# Arranging Folders by Month



## Solidify (May 12, 2011)

I have folders like this:










I would like to have Windows chronologise my folders in the order that the months appear in the calendar (e.g. January, February, March, etc.) from top to bottom. The problem I am experiencing is due to the way Windows sorts. Although we recognize months by their name (Jan/Feb, etc), Windows only knows that F comes before J, so when these names are sorted, they are not in the expected order. 

I don't want to use organize by last modified since it will only work until I put an item into an older folder.
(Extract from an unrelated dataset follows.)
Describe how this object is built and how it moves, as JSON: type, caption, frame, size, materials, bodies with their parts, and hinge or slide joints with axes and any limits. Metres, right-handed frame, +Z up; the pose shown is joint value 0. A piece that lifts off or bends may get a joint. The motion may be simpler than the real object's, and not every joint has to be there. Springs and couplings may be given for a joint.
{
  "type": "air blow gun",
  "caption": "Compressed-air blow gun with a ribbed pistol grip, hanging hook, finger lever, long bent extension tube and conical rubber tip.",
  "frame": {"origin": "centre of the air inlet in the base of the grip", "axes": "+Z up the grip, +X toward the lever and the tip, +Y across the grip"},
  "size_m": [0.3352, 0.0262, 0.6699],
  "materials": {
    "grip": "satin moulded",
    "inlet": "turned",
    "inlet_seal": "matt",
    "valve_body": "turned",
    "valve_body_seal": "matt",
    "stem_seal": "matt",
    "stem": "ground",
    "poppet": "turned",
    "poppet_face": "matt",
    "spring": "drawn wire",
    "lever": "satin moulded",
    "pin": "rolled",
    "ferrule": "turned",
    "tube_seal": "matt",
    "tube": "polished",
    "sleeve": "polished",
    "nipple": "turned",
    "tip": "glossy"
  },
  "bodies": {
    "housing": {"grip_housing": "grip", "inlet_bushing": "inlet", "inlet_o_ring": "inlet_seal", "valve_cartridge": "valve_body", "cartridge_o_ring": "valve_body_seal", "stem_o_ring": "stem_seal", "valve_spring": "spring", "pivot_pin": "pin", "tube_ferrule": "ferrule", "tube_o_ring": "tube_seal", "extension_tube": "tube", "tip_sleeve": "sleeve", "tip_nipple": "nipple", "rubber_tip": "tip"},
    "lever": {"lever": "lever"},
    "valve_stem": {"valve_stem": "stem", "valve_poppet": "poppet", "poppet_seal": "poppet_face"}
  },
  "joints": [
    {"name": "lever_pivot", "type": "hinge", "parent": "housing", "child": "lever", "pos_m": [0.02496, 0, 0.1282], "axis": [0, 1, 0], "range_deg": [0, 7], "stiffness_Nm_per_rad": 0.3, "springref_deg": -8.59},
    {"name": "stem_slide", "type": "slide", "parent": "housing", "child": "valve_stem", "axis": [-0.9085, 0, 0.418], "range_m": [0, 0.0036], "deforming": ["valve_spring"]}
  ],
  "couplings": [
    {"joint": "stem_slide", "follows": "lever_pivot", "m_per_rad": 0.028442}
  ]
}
Here are the possible workarounds I've come across:



> use a number at the beginning of the file name. The Jan and Feb folders might be:
> 01-Jan
> 02-Feb





> use the date in this order:
> year_month, so the Jan & Feb 08 folders might be called:
> 08_01
> 08_02


Or, make new folders in the correct order then sort by date created.

I don't want to number them 1-12 unless it's the last resort. Nor do I want to use 3rd party software.

Any other ways?


----------



## sobeit (Nov 11, 2007)

see if the following can help. basically it disable auto arrange. use at your own risk.

How to Disable Auto Arrange in Folders in Windows 7? - The Winhelponline Blog


----------



## Solidify (May 12, 2011)

Hm, nice. Hadn't thought about that. I'll see how I like it.


----------